Del lado mexicano, en el pueblo de Carmen Xhan, hay un puesto fronterizo en el que nadie pide ningún papel y otro sanitario por el que nadie pasa.
Los cruces sin control se extienden por toda la frontera.
Algunos están en zonas muy concurridas como La Mesilla, donde tres días a la semana la garita de Migración queda envuelta por un mercado por donde la gente pasa de un país a otro por las estrechas calles que la rodean. Otros se encuentran en medio de la selva con caminos de tierra que los esquivan o en plena carretera como el de El Ceibo, en Tabasco.
Ese punto fue visitado esta semana por el jefe de la Migración mexicana, Francisco Garduño, para revisar “los operativos de control y verificación migratoria”. Cuatro días antes un joven de 13 años y su abuela lo habían cruzado en motocicleta por cinco dólares sin que nadie les pidiera documentos, contaron desde un albergue a una hora del paso.
Uno de los temas más delicados para Estados Unidos son los menores no acompañados que llegan a su territorio. Según la Patrulla Fronteriza, en febrero fueron casi 9.500, un 61% más que en enero.

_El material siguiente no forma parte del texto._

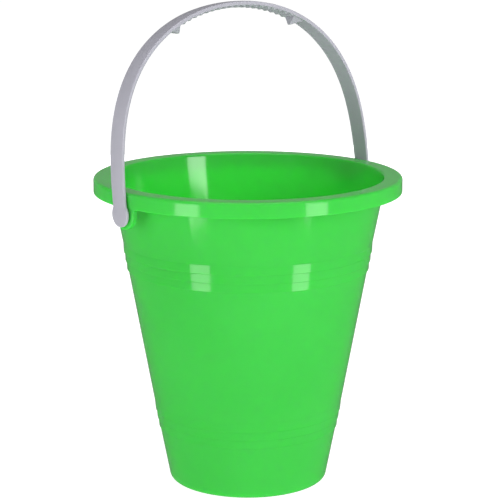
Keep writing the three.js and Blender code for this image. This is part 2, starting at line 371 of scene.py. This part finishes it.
# ---------------------------------------------------------------------------------------------
# Handle, built upright about the pivot axis and then leaned
# ---------------------------------------------------------------------------------------------
def arch_table():
    """The strap's outer face from the -X pivot to the +X pivot: distance from its top, x, z."""
    angle = np.linspace(math.pi, 0, ARCH_TABLE_STEPS + 1)
    c = np.cos(angle)
    x = SPAN * np.sign(c) * np.abs(c) ** (2 / ARCH_POWER_ACROSS)
    z = ARCH_RISE * np.clip(np.sin(angle), 0, None) ** (2 / ARCH_POWER_UP)
    travelled = np.concatenate([[0], np.cumsum(np.hypot(np.diff(x), np.diff(z)))])
    return travelled - travelled[-1] / 2, x, z


ARCH_S, ARCH_X, ARCH_Z = arch_table()
ARCH_HALF = ARCH_S[-1]
GRIP_HALF = GRIP_RIBS * RIB_PITCH / 2


def arch_frame(s):
    """Point of the outer face, tangent and inward normal at a distance from the top."""
    lo = max(s - TANGENT_REACH, -ARCH_HALF)
    hi = min(s + TANGENT_REACH, ARCH_HALF)
    point = Vector((np.interp(s, ARCH_S, ARCH_X), 0, np.interp(s, ARCH_S, ARCH_Z)))
    tangent = Vector((np.interp(hi, ARCH_S, ARCH_X) - np.interp(lo, ARCH_S, ARCH_X), 0,
                      np.interp(hi, ARCH_S, ARCH_Z) - np.interp(lo, ARCH_S, ARCH_Z))).normalized()
    return point, tangent, Vector((tangent.z, 0, -tangent.x))


def strap_half_width(s, z):
    """Half the strap's width: it narrows down each leg and swells into the disc at the bottom."""
    up = min((ARCH_HALF - abs(s)) / WIDTH_RUN, 1)
    half = (STRAP_WIDTH_AT_PIVOT + (STRAP_WIDTH - STRAP_WIDTH_AT_PIVOT) * up * up * (3 - 2 * up)) / 2
    centre_y = half + SHOULDER_ROUND
    centre_z = math.sqrt((DISC_RADIUS + SHOULDER_ROUND) ** 2 - centre_y ** 2)
    meet_z = centre_z * DISC_RADIUS / (DISC_RADIUS + SHOULDER_ROUND)
    if z >= centre_z:
        return half
    if z >= meet_z:
        return centre_y - math.sqrt(SHOULDER_ROUND ** 2 - (z - centre_z) ** 2)
    return math.sqrt(DISC_RADIUS ** 2 - z ** 2) - STRAP_END_INSET


def strap_wall(s):
    """The strap is thickest along the grip and thins towards the pivots."""
    down = max(abs(s) - GRIP_HALF, 0) / (ARCH_HALF - GRIP_HALF)
    return STRAP_WALL_AT_GRIP + (STRAP_WALL_AT_PIVOT - STRAP_WALL_AT_GRIP) * down


def rib(s, y):
    """Extra depth of the strap's inner face: round ribs across the grip that fade out at its edges."""
    if abs(s) > GRIP_HALF:
        return 0.0
    wave = 0.5 - 0.5 * math.cos(2 * math.pi * (s + GRIP_HALF) / RIB_PITCH)
    edge = (STRAP_WIDTH / 2 - STRAP_EDGE_ROUND - abs(y)) / RIB_END_FADE
    edge = min(max(edge, 0.0), 1.0)
    return RIB_DEPTH * wave ** RIB_SHARPNESS * edge * edge * (3 - 2 * edge)


def edge_round(y, depth, start, first):
    """Points of a quarter round from a start angle in degrees, from step first to the last but one."""
    points = []
    for k in range(first, CORNER_STEPS):
        angle = math.radians(start + 90 * k / CORNER_STEPS)
        points.append((y + STRAP_EDGE_ROUND * math.cos(angle), depth + STRAP_EDGE_ROUND * math.sin(angle)))
    return points


def strap_section(s, half):
    """Points (y, depth) round the strap at one station, crowned outside and rounded at its edges."""
    flat = half - STRAP_EDGE_ROUND
    wall = strap_wall(s)
    outer = []
    inner = []
    for k in range(ACROSS_STEPS + 1):
        y = flat * (2 * k / ACROSS_STEPS - 1)
        outer.append((y, STRAP_CROWN * (y / flat) ** 2))
        y = flat * (1 - 2 * k / ACROSS_STEPS)
        inner.append((y, wall + rib(s, y)))
    outer_centre = STRAP_CROWN + STRAP_EDGE_ROUND
    inner_centre = wall - STRAP_EDGE_ROUND
    return [
        *outer,
        *edge_round(flat, outer_centre, -90, 1),
        *edge_round(flat, inner_centre, 0, 0),
        *inner,
        *edge_round(-flat, inner_centre, 90, 1),
        *edge_round(-flat, outer_centre, 180, 0),
    ]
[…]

La nueva política de Biden de proteger a los niños y no expulsarlos ha sido aprovechada por los traficantes, que esparcen los rumores para enriquecerse.
“Supuestamente dieron 90 días para que los menores no acompañados pudieran pasar”, contó un hondureño de 16 años que descansaba en un albergue en Tenosique, a una hora del cruce de El Ceibo cuya garita esquivó caminando dos días por el monte.
“Me vine por las maras... me dieron 48 horas para que me fuera", afirmó el adolescente que sólo dio su nombre de pila, Evinson, por miedo.
Su sueño es reunirse con su primo en Nueva York y está confiado en que su padrino en Piedras Negras, en la frontera Texas, lo ayudará a cumplirlo.